They often fight, not with bows and arrows, but with huge blow-pipes—as long as a man—using clay balls or little darts which have been dipped in poison. With these blow-pipes they can kill men and animals. These savage Indians catch fish for food, not with a line or net, but by putting poison in the streams where the fish are. The poison kills the fish and they float on the top, but it doesn’t spoil them for eating. The Indians of Ecuador are the most savage Indians now known, but in the country just south of Ecuador, in the country called Peru, once lived the most civilized Indians ever known. They lived not in tents or wigwams or huts, but in palaces, and they were very intelligent and very rich. They were called Incas and their capital was named Cuzco. The Incas had great treasures of gold and silver, and when the Spaniards first came to South America looking for gold or silver they found it in Cuzco already mined. All they had to do was to take it away from the Incas. This was easy because the Spaniards had guns, and the Incas, who had no such thing, were no match for them in a fight. So the Spaniards won and simply helped themselves to the gold, and made the Incas work in the mines for more.

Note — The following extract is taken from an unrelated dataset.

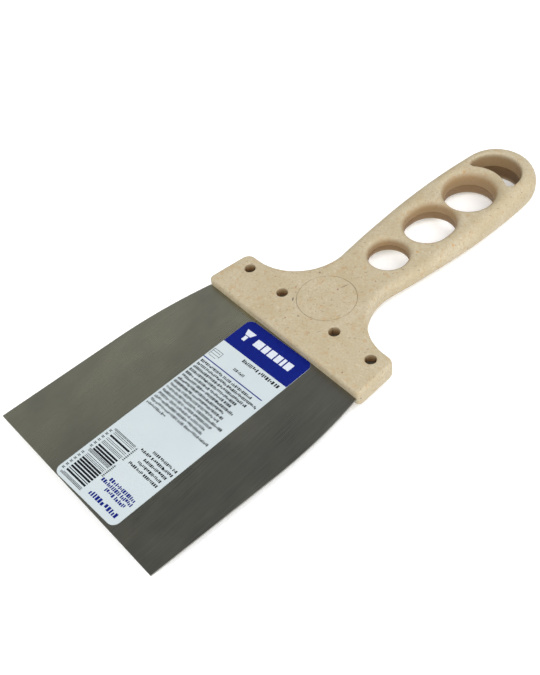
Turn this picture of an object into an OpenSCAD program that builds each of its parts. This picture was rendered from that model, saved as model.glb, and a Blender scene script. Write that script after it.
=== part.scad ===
// Drywall taping knife: a one-piece steel blade moulded into a one-piece composite handle.
// The tool is designed with its working edge on y = 0 and the blade's middle plane on z = 0,
// and place() then moves it to the origin, which is the middle of the footprint, on the ground.

/* [Blade] */
// Width of the working edge
blade_w = 80; // [76:1:90]
// Length of blade that shows in front of the handle
blade_l = 84; // [76:1:96]
// Thickness of the sheet
blade_t = 0.6; // [0.5:0.1:1.2]
// Length over which the sides run parallel, from the working edge
parallel_l = 46; // [30:1:60]
// Width of the sheet where it enters the handle
root_w = 72.4; // [68:0.2:72.6]

/* [Shoulder] */
// Width of the shoulder at its front
shoulder_w = 74.4; // [73:0.2:78]
// Width of the shoulder at its rear
shoulder_rear_w = 72.4; // [71:0.2:73]
// Length of the shoulder along the tool, at its outer ends
shoulder_l = 17.8; // [17:0.2:19]
// Thickness of the shoulder and the neck
shoulder_t = 6.6; // [6:0.2:9]
// Radius of the front corners, in plan
front_corner_r = 1.6; // [1.4:0.2:3]
// Radius of the rear corners, in plan
rear_corner_r = 3.2; // [2:0.2:4]

/* [Grip] */
// Length of the whole tool
tool_l = 204.8; // [204:0.2:212]
// Width of the neck at its narrowest
waist_w = 23.5; // [21:0.5:25]
// Distance of the narrowest point behind the front of the shoulder
waist_y = 37; // [35:0.5:38]
// Width of the grip at its widest
grip_w = 31.6; // [30.4:0.2:33]
// Distance of the widest point behind the front of the shoulder
widest_y = 80; // [77:1:82]
// Plan radius of the sides behind the widest point
rear_side_r = 270; // [230:10:300]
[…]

However, the joke was on the Spaniards, for many of their ships sailing back to Spain with their stolen treasure were captured by the pirates.

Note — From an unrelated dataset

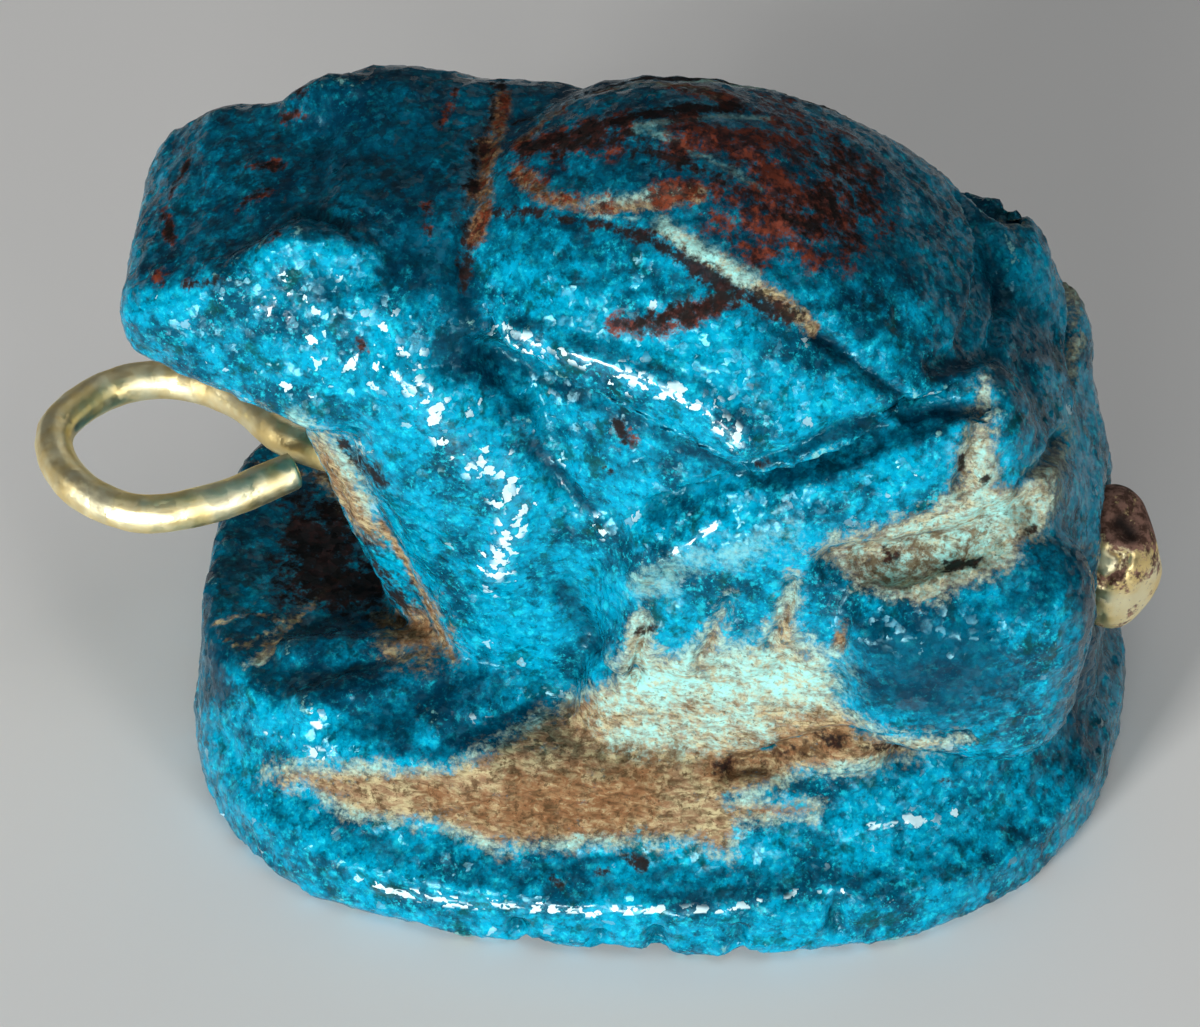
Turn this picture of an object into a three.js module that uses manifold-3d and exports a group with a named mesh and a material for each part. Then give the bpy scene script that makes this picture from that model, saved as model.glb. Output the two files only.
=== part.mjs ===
// Frog amulet: a crouching frog on a thick rounded plinth, carved and glazed as one solid.
// A gold wire runs lengthwise through its bore, with a loop under the chin and a knob behind.
// Millimetres. The head points to -X, the frog's left side to -Y, +Z is up.
// The origin is the centre of the plinth's flat underside.
import * as THREE from "three";
import { ConvexGeometry } from "three/addons/geometries/ConvexGeometry.js";
import { mergeVertices } from "three/addons/utils/BufferGeometryUtils.js";
import Module from "manifold-3d";

const wasm = await Module();
wasm.setup();

// Driving dimensions of the plinth: an upright band, then sides that lean in to a flat top.
const PLINTH_LENGTH = 18.3;
const PLINTH_WIDTH = 14.7;
const BAND_HEIGHT = 1.45;
const PLINTH_HEIGHT = 3.45;
const FRONT_SQUARENESS = 2.95;
const REAR_SQUARENESS = 2.35;
const SIDE_LEAN = 1.95;
const FRONT_LEAN = 0.1;
const REAR_LEAN = 0.85;
const FOOT_ROUND = 0.25;
const RIM_ROUND = 0.12;
const PLINTH_SIDES = 48;
const TRIM_FACETS = 16;

// Driving dimensions of the frog.
const BACK_HEIGHT = 15.35;
const BODY_HALF_WIDTH = 5.25;
const BODY_BELLY_HEIGHT = 6.9;
const REAR_REACH = 8.7;
const SNOUT_REACH = 10.45;
const SNOUT_HALF_WIDTH = 2.5;
const LIP_RADIUS = 0.75;
const SNOUT_HEIGHT = 11.15;
const BROW_HEIGHT = 13.8;
const BROW_HALF_SPREAD = 2.4;
const BROW_EDGE = 0.35;
const FAR_LOBE_SHIFT = 0.7;
const NECK_GROOVE_X = -3.6;
const GROOVE_DEPTH = 0.35;
const NECK_LINE_DEPTH = 0.2;
const GROOVE_HALF_WIDTH = 0.3;
const GROOVE_BOTTOM = 0.1;
const STROKE_DEPTH = 0.3;
const STROKE_RADIUS = 0.45;

// Driving dimensions of the wire and its bore.
const WIRE_RADIUS = 0.4;
const BORE_RADIUS = 0.72;
const BORE_FRONT = 5.95;
const BORE_REAR = 5.0;
const LOOP_REACH = 12.15;
const LOOP_HALF_WIDTH = 1.95;
const WIRE_SIDES = 10;
const LOOP_STEPS = 36;
const KNOB_GAP = 0.3;

const SMALL = 1e-6;
const FAR_AWAY = 20;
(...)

Many of the Spaniards who stayed in Peru married Indian women, so now most of the people in Peru are a mixture of Spanish and Indian.
There is little left of Cuzco, except ruins of the old Inca palaces. The present capital of Peru is Lima, but Lima beans don’t come from there. A medicine that is often given for fever does come from Peru, however. The Indians found that the bark of a certain tree when stewed in water made a kind of tea that was good for fever. When the white man came, he found it was good for fever too. So now the bark of this tree is gathered and sent to other countries to be used in making medicine to cure fevers. The medicine is called quinine.
In the United States loads are usually carried on freight trains or trucks but in the Andes Mountains they are usually carried on the backs of a little animal called a llama. A llama is something like a small camel without a hump.